PDA

View Full Version : ARGH - Indexing only ever gets 1 link! HELP


DanBUK
10-23-2003, 08:00 AM
Hi,
I have installed phpdig onto my server, but i cannot seem to figure out why its not indexing.
I have checked mysql privs, file privs and looked at the HTTP headers that are sent, but they do look correct.

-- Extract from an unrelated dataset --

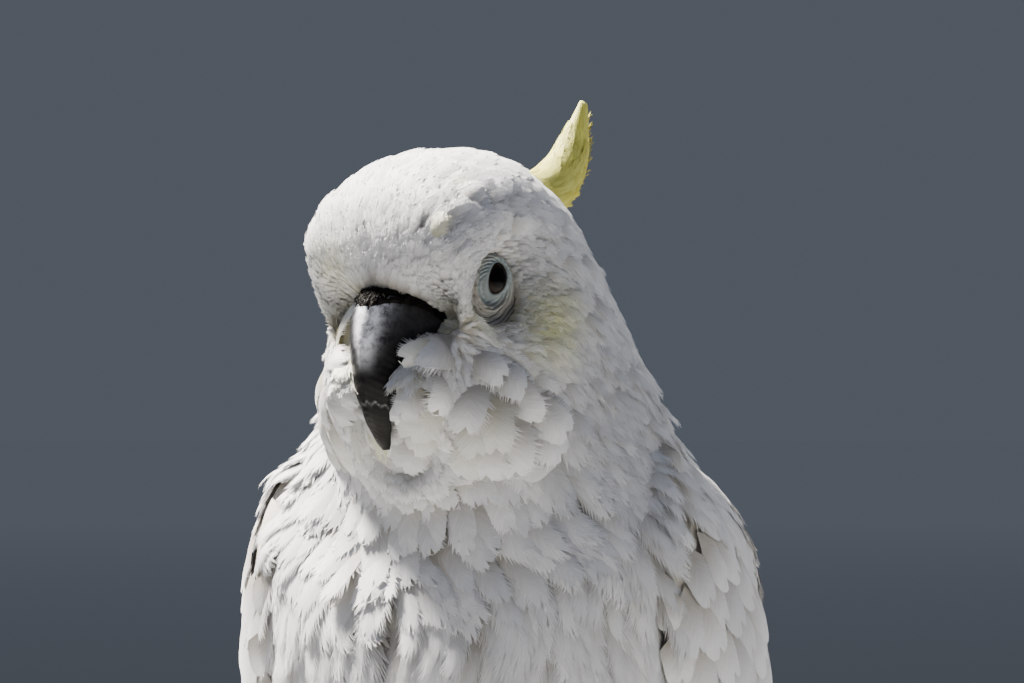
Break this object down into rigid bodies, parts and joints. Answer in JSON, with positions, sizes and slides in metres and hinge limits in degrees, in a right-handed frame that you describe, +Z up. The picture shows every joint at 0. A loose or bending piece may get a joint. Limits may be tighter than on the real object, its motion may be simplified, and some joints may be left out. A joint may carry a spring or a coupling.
{
  "type": "white cockatoo",
  "caption": "Life-size standing white cockatoo with a yellow crest folded back, a dark hooked bill and its head turned, as a still museum model.",
  "frame": {"origin": "on the floor, under the middle of the bird's bounding box", "axes": "+Z up; the bird's body faces -Y, its tail points to +Y and its left side is +X"},
  "size_m": [0.1566, 0.3693, 0.3365],
  "materials": {
    "white_feathers": "soft white contour feathers, matt with a faint silky sheen",
    "crest_feathers": "sulphur yellow feathers, cream on the front of the crest",
    "black_horn": "black horn, satin, with a pale powdery bloom of feather dust on the bill",
    "scaly_skin": "dark grey scaly skin, matt",
    "eye": "very dark brown, wet and glossy"
  },
  "bodies": {
    "root": {"claw_left_1": "black_horn", "claw_left_2": "black_horn", "claw_left_3": "black_horn", "claw_left_4": "black_horn", "claw_right_1": "black_horn", "claw_right_2": "black_horn", "claw_right_3": "black_horn", "claw_right_4": "black_horn", "crest": "crest_feathers", "eye_left": "eye", "eye_right": "eye", "foot_left": "scaly_skin", "foot_right": "scaly_skin", "head": "white_feathers", "lower_bill": "black_horn", "neck": "white_feathers", "tail": "white_feathers", "thigh_left": "white_feathers", "thigh_right": "white_feathers", "trunk": "white_feathers", "upper_bill": "black_horn", "wing_left": "white_feathers", "wing_right": "white_feathers"}
  },
  "joints": []
}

All i get from any domain is the following:

Spidering in progress...
SITE : http://freebox.mine.nu/
Exclude paths :
- @NONE@
1:http://freebox.mine.nu/
(time : 00:00:00)
No link in temporary table
links found : 1
http://freebox.mine.nu/
Optimizing tables...
Indexing complete ! [Back] to admin interface.

Help

Regards,
Daniel.

Rolandks
10-23-2003, 09:48 AM
Originally posted by DanBUK
... my server ...

And now we all must advise what operating System and which PHP Version you use on "your server" :D

Please post OS and PHP-Version - it is important !

DanBUK
10-23-2003, 09:57 AM
Sorry I havent slept in 36 hours...

Running:
Vanilla Kernel 2.4.22
Apache 2.0.47
MySQL 4.0.13-r4
PHP 4.3.3-r2

I have also added the l_time FLOAT into the db.
And rectified the \n -> \r\n for the headers

Cheers,
Dan.

DanBUK
10-24-2003, 08:08 AM
Also, I have testing on many different domains. The ones that are hosted on the same box as the phpdig will due to my bind setup be told the internal IP not the global one, so thats not causing it.
Im really confused as to why its not working...

Charter
10-24-2003, 05:23 PM
Hi. Does anything in this (http://www.phpdig.net/showthread.php?threadid=127) thread help?

DanBUK
10-25-2003, 03:51 AM
I'd allready read that one, that was why I pointed out that Bind(DNS Server) has two "views", if an external ip askes about my domain, it gets the 'Real' ip, if an internal ip asks about the domain it get the internal 192.168.x.x address.
I have tried setting PHPDIG_DEFAULT_INDEX as well.

I'm lost!

Charter
11-12-2003, 09:16 AM
Oops, this thread got lost.

Has anything changed?

DanBUK
11-12-2003, 09:23 AM
No change, ive had a bit of a fiddle further to no joy. :(

I ended up installing htdig instead.

Charter
11-12-2003, 09:41 AM
Hi. I can't see to duplicate the problem. I crawled your site at level one and found nine links. Did anything in this (http://www.phpdig.net/showthread.php?threadid=73) thread help?

schade
11-13-2003, 04:36 AM
Same problem here :confused:

Im running PHP Version 4.3.2
BUT Server API is CGI (Could this be a problem?)
And running on an AIX.

The output is:

Spidering in progress...

--------------------------------------------------------------------------------
SITE : http://www.kvis.org/
Exclude paths :
- @NONE@
No link in temporary table

--------------------------------------------------------------------------------

links found : 0
...Was recently indexed
Optimizing tables...
Indexing complete !
--------------------------------------------------------------------------------
[Back] to admin interface.

And I've testet tons of sizes - same result.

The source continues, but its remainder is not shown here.